■ **DIRECTIVE**: Take every line from the material that has the word "model" in it.

____ INPUT RECORDS

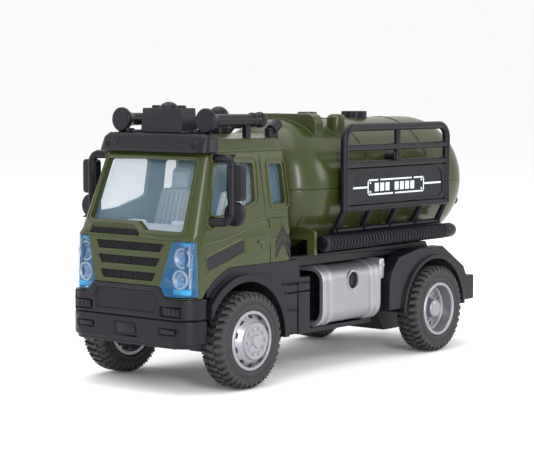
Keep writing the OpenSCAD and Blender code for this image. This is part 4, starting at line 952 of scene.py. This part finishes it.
print_white = moulded("white print", (0.46, 0.52, 0.62), (0.52, 0.58, 0.68), 0.5, grain_depth=0.001)
board_panel = [(52.0, 51.4), (54.0, 50.9), (100.0, 50.9), (102.2, 52.6),
               (101.4, 58.6), (99.6, 60.2), (54.6, 60.2), (53.0, 58.8)]
side_lines = [(52.8, 60.2, 55.0, 55.6), (91.6, 101.2, 55.0, 55.6)]
frame_bars = [(60.4, 66.0, 57.2, 57.7), (67.2, 84.4, 57.2, 57.7), (85.6, 91.4, 57.2, 57.7),
              (60.4, 74.0, 52.7, 53.2), (75.2, 91.4, 52.7, 53.2), (60.4, 60.9, 52.7, 57.7),
              (90.9, 91.4, 52.7, 57.7)]
corner_dots = [(y, y + 0.7, z, z + 0.6) for y in (61.5, 89.6) for z in (56.3, 53.5)]
blocks = [(y, y + 2.1, 53.9, 56.5) for y in (64.2, 67.1, 70.0, 75.0, 77.9, 80.8, 83.7)]
hose_pitch = 1.6
for side in ("left", "right"):
    hand = 1 if side == "left" else -1
    add_piece(f"rack_{side}", rounded(f"rack_{side}", f"side_rack_{side}", 0.1), black,
              stands_for=[f"side_rack_{side}"])
    board_low, board_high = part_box(f"sign_board_{side}")
    face = (board_high.x if hand > 0 else -board_low.x) / MM
    sunk = bmesh.new()
    prism(sunk, [at(hand * (face - 0.3), y, z) for y, z in board_panel], Vector((hand * MM, 0, 0)))
    add_piece(f"sign_{side}", rounded(f"sign_{side}", f"sign_board_{side}", 0.1, [cutter(outward(sunk))]),
              black, stands_for=[f"sign_board_{side}"])
    ink = bmesh.new()
    for y0, y1, z0, z1 in side_lines + frame_bars + corner_dots + blocks:
        prism(ink, [at(hand * (face - 0.32), y, z) for y, z in ((y0, z0), (y1, z0), (y1, z1), (y0, z1))],
              Vector((hand * 0.08 * MM, 0, 0)))
    add_piece(f"sign_print_{side}", finish_mesh("ink", outward(ink)), print_white)
    hose_low, hose_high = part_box(f"hose_{side}")
    centre = (hose_low + hose_high) / 2
    radius = (hose_high.z - hose_low.z) / 2 / MM
    length = (hose_high.y - hose_low.y) / MM
    core = bmesh.new()
    front_ring = [(0, 0.01), (0, radius - 0.5), (0.15, radius - 0.2), (0.5, radius - 0.02),
                  (1.5, radius - 0.02), (1.8, radius - 0.3), (1.9, radius - 0.75)]
    rear_collar = [(length - 6.4, radius - 0.75), (length - 6.2, radius - 0.3), (length - 5.8, radius - 0.12),
                   (length - 2.2, radius - 0.12), (length - 1.0, radius - 0.5), (length - 0.3, radius - 1.1),
                   (length, radius - 1.7), (length, 0.01)]
    spun(core, front_ring + rear_collar,
         Vector((centre.x, hose_low.y, centre.z)), steps=40, axis="Y")
    rib = bmesh.new()
    loop = [(-0.60, radius - 0.95), (-0.55, radius - 0.45), (-0.38, radius - 0.13), (-0.15, radius - 0.01),
            (0.15, radius - 0.01), (0.38, radius - 0.13), (0.55, radius - 0.45), (0.60, radius - 0.95)]
    spun(rib, loop + loop[:1], Vector((0, 0, 0)), steps=40, axis="Y")
    bmesh.ops.remove_doubles(rib, verts=rib.verts, dist=1e-7)
    count = int((length - 8.6) / hose_pitch)
    ribs = row_of(outward(rib), count, (centre.x, hose_low.y + 2.6 * MM, centre.z),
                  (0, (length - 9.6) / (count - 1) * MM, 0), black)
    tube = gathered(f"hose_tube_{side}", [finish_mesh("core", outward(core)), ribs], 30)
    add_piece(f"hose_tube_{side}", tube, black, stands_for=[f"hose_{side}"])

# ---------------------------------------------------------------- tail lamps
# Two red lenses of two cells each, pushed into the rear bumper.

lamp_red = moulded("red lamp", (0.35, 0.01, 0.01), (0.45, 0.02, 0.02), 0.15)
dress("tail_lamps", lamp_red)
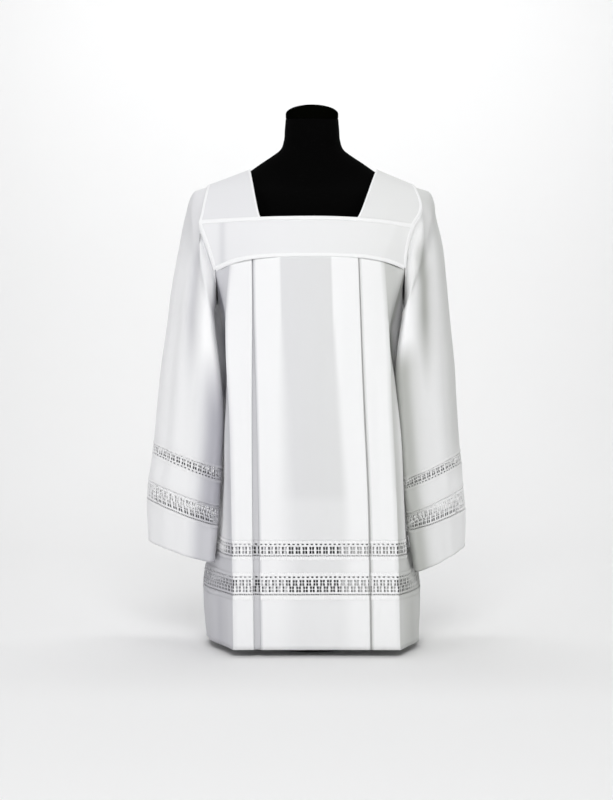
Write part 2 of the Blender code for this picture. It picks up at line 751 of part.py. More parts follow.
def turned_body(name, rings, skin):
    """A closed body of oval rings, each as z, half width and half depth, from below up."""
    rings = np.array(rings).T
    places = np.linspace(0, 1, FORM_COLUMNS + 1)
    levels = np.arange(rings.shape[1])
    grid = flat_grid(places, levels)

    def surface(u, level):
        index = np.rint(level).astype(int)
        z, width, depth = rings[:, index]
        y = -depth * np.cos(2 * math.pi * u)
        lean = NECK_TILT * y * ease((z - NECK_START_Z) / (NECK_TOP_Z - NECK_START_Z))
        return width * np.sin(2 * math.pi * u), y, z + lean

    place_points(grid, surface)
    bmesh.ops.remove_doubles(grid, verts=grid.verts, dist=1e-5)
    bmesh.ops.holes_fill(grid, edges=grid.edges, sides=0)
    bmesh.ops.recalc_face_normals(grid, faces=grid.faces)
    return add_object(name, finish_mesh(name, grid), skin)


def add_form(form_skin, cap_skin):
    heights = sorted([*FORM["z"], *MORE_FORM_RINGS_Z])
    rings = [
        (z, float(smooth(FORM, "width", z)), float(smooth(FORM, "depth", z))) for z in heights
    ]
    turned_body("form_body", rings, form_skin)
    base = NECK_TOP_Z + REST_GAP
    rings = [(base, CAP_RADIUS - CAP_BEVEL, CAP_RADIUS - CAP_BEVEL)]
    rings += [(base + rise, CAP_RADIUS, CAP_RADIUS) for rise in (CAP_BEVEL, CAP_RIM)]
    for lift in CAP_RINGS:
        radius = CAP_RADIUS * math.cos(lift * math.pi / 2)
        rings.append((base + CAP_RIM + CAP_DOME * math.sin(lift * math.pi / 2), radius, radius))
    turned_body("neck_cap", rings, cap_skin)


def add_cylinder(name, radius, bottom, top, skin):
    solid = bmesh.new()
    bmesh.ops.create_cone(
        solid, cap_ends=True, segments=40, radius1=radius, radius2=radius, depth=top - bottom
    )
    bmesh.ops.translate(solid, verts=solid.verts, vec=(0, 0, (top + bottom) / 2))
    return add_object(name, finish_mesh(name, solid), skin)


def main():
    for old in list(bpy.data.objects):
        bpy.data.objects.remove(old)
    bpy.context.scene.collection.children.link(bpy.data.collections.new(OBJECT))
    cloth = material("white_cloth", CLOTH_WHITE, 0.85)
    lace = material("white_lace", LACE_WHITE, 0.85)
    form = material("black_form", FORM_BLACK, 0.75)
    cap = material("black_cap", CAP_BLACK, 0.45)
    stand = material("black_stand", STAND_BLACK, 0.5)
    add_yoke(cloth)
    add_skirt(cloth, lace)
    for side, where in ((-1, "left"), (1, "right")):
        add_sleeve(side, where, cloth, lace)
    add_form(form, cap)
    pole_ends = BASE_THICKNESS + REST_GAP, FORM["z"][0] - REST_GAP
    add_cylinder("pole", POLE_RADIUS, *pole_ends, stand)
    add_cylinder("base_plate", BASE_RADIUS, 0, BASE_THICKNESS, stand)


main()
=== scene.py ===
"""The looks of a white surplice with lace bands, worn on a black limbless dress form.

Metres, +Z up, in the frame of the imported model. The garment's front faces -Y, and left and
right are as seen from the front.
"""

import math
from functools import partial

import bmesh
import bpy
import numpy as np
from mathutils import Matrix, Vector


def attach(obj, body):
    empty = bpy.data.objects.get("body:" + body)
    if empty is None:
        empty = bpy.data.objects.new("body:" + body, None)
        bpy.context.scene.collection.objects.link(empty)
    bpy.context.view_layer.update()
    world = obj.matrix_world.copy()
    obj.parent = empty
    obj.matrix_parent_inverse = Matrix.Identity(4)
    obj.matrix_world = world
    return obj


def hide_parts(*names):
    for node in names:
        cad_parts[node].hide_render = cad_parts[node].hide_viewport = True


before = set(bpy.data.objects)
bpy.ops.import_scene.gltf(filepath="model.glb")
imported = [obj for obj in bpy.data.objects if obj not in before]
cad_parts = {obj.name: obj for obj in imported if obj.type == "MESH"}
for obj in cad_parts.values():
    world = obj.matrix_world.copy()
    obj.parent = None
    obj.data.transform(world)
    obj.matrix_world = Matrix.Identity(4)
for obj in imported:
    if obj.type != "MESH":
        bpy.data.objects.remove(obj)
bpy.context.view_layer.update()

FACINGS = ((1, "front"), (-1, "back"))
BOTH_SIDES = ((-1, "left"), (1, "right"))
SIDE_NAMES = dict(BOTH_SIDES)

CLOTH = 0.0008  # wall of the cloth

# Heights of the bands above the floor, from the hem up.
HEM_Z = 0.015
LOWER_LACE_Z = (0.1156, 0.1720)
UPPER_LACE_Z = (0.1960, 0.2364)

SLEEVE_ROUND = 0.5256  # a sleeve's flat width, which is all round it
SLEEVE_CELLS = 38  # cells of lace round a sleeve
LACE_PITCH = SLEEVE_ROUND / SLEEVE_CELLS  # one oval and one cross of the lace take this along it

PLEAT_TURN = 0.00125  # radius of a pleat's folded edge
PLEAT_INNER = 0.055  # depth of a pleat on the side of the centre panel
PLEAT_OUTER_GAP = 0.0045  # from a pleat's outer hidden fold to the front panel's crease

# The armhole is an oval standing in the plane of the side, this far round its centre.
ARMHOLE_Z = 0.856
ARMHOLE_HALF_HEIGHT = 0.124
ARMHOLE_HALF_DEPTH = 0.088

# The square neckline and the yoke's band across the chest.
CHEST_Y = 0.118
CHEST_ROUND = 2.2  # power of the band's plan curve, from flat in the middle to its ends
BAND_TOP_Z = 0.894
BAND_TOP_DROP = {-1: 0.005, 1: 0.013}  # how much lower each end of the top seam is
BAND_BOTTOM_Z = 0.8187
BAND_BOTTOM_DROP = 0.0257  # how much lower its lower seam is this far out from the middle
BAND_BOTTOM_REACH = 0.2
BAND_BOTTOM_ROUND = 3.8  # power of its lower seam, level in the middle and falling to the ends
BAND_CORNER_Z = 0.793  # where the lower seam meets the armholes
SHOULDER_Z = 1.014
SHOULDER_ROUND = 1.25  # power of the strap's arch; 1 would be an ellipse
NECK_HALF_WIDTH = {-1: 0.133, 1: 0.139}  # at the shoulders
NECK_CORNER_X = {-1: 0.105, 1: 0.089}  # at the chest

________

■ **OUTPUT OF THE TASK**:
Metres, +Z up, in the frame of the imported model. The garment's front faces -Y, and left and
bpy.ops.import_scene.gltf(filepath="model.glb")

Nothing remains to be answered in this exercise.